━━ Material provided

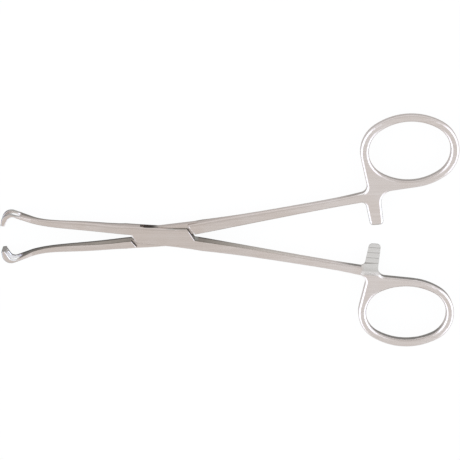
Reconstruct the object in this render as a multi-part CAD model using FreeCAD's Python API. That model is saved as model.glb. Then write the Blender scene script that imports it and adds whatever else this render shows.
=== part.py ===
# Tissue grasping forceps: ring handles, box lock, ratchet, open looped jaws.
# Millimetres. The instrument lies flat: X runs towards the finger rings, Z up.
# The pivot axis is Z, and the back face of the box lock is the plane z = 0.
# Each half is first modelled as it is when the forceps are shut, in its own
# frame: jaw below the X axis, ring above it, and z = 0 at mid thickness.
import FreeCAD, Part
import math
import os

from FreeCAD import Vector

# Rest pose, and the play between faces that move on each other
HALF_OPENING = 4.65
TIP_PLAY = 0.015
SHOULDER_PLAY = 0.4
NECK_PLAY = 0.15
WEB_PLAY = 0.05
PIN_PLAY = 0.04
DISC_PLAY = 0.15
TOOTH_PLAY = 0.03

# Box lock: half height along X, thickness, slot, shoulders, pin
BOX_LEFT = (-13.5, 2.95)
BOX_BEND = [(-6.0, 2.98), (5.0, 3.32), (13.5, 4.03)]
BOX_HALF = 2.9
BOX_END = 13.5
SLOT_HALF = 1.35
SLOT_RADIUS = 8.95
ROOT_INNER = 0.2
ROOT_RISE = 0.105
RIGHT_SHOULDER = 9.4
LEFT_SHOULDER = 10.0
SHOULDER_Y = 1.5
SHOULDER_LEAN = 0.72
PIN_RADIUS = 1.75
OUTER_ROUND = 1.2
INNER_ROUND = 0.3
INNER_ZONE = 1.7
NECK_START = 2.0
NECK_END = 12.0

# The web stands a little out of the cheeks and runs into the roots' outline
WEB_TOP = [(-13.5, 2.95), (-9.0, 2.98), (-4.0, 3.42), (13.5, 4.0)]
WEB_FOOT = [(13.5, -3.6), (6.0, -3.5), (-6.0, -3.3), (-13.5, -2.95)]

# Shank sections: x, inner edge, outer edge, half thickness, inner and outer round
HANDLE_SECTIONS = [
    (26.0, 1.63, 4.95, 2.24, 0.60, 1.60),
    (42.0, 3.28, 6.21, 2.00, 0.90, 1.30),
]
JAW_SECTIONS = [
    (-22.0, 0.40, 2.84, 2.58, 0.25, 1.40),
    (-34.0, 0.33, 2.65, 1.66, 0.25, 1.10),
    (-41.0, 0.60, 2.50, 1.58, 0.30, 0.80),
]

# Both jaws are set over by hand towards the through half's ring
JAW_SET = 0.27
SET_START = -22.0

# Ring end of a handle, one thickness throughout
RING_START = 56.0
RING_HALF = 2.0
BORDER_INNER = [(56.0, 4.76), (65.0, 5.63), (73.0, 6.30)]
BORDER_OUTER = [(56.0, 7.41), (64.5, 8.45), (73.0, 9.90)]
THROUGH_RING = {"centre": (86.5, 22.55), "hole": (14.0, 10.45), "outer": (16.9, 12.8),
                "stem": (71.4, 75.4), "tip": (71.15, 75.8), "reach": -2.45, "corner": 4.0}
SLOTTED_RING = {"centre": (85.9, 21.7), "hole": (13.95, 9.75), "outer": (16.65, 12.3),
                "stem": (71.2, 74.75), "tip": (71.05, 75.05), "reach": -2.05, "corner": 2.6}
RING_TURN = -2.4
END_SHARE = 0.865
STEM_FOOT = 9.0
RATCHET_LEFT = 69.85
RATCHET_CORNER = 1.6
TIP_CORNER = 1.25
STEM_CORNER = 2.4
RING_ROUND = 1.0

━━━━

• [Short problem]: In the listing, find every line containing the word "that" and list it.

• [Result below]:
Reconstruct the object in this render as a multi-part CAD model using FreeCAD's Python API. That model is saved as model.glb. Then write the Blender scene script that imports it and adds whatever else this render shows.
# Rest pose, and the play between faces that move on each other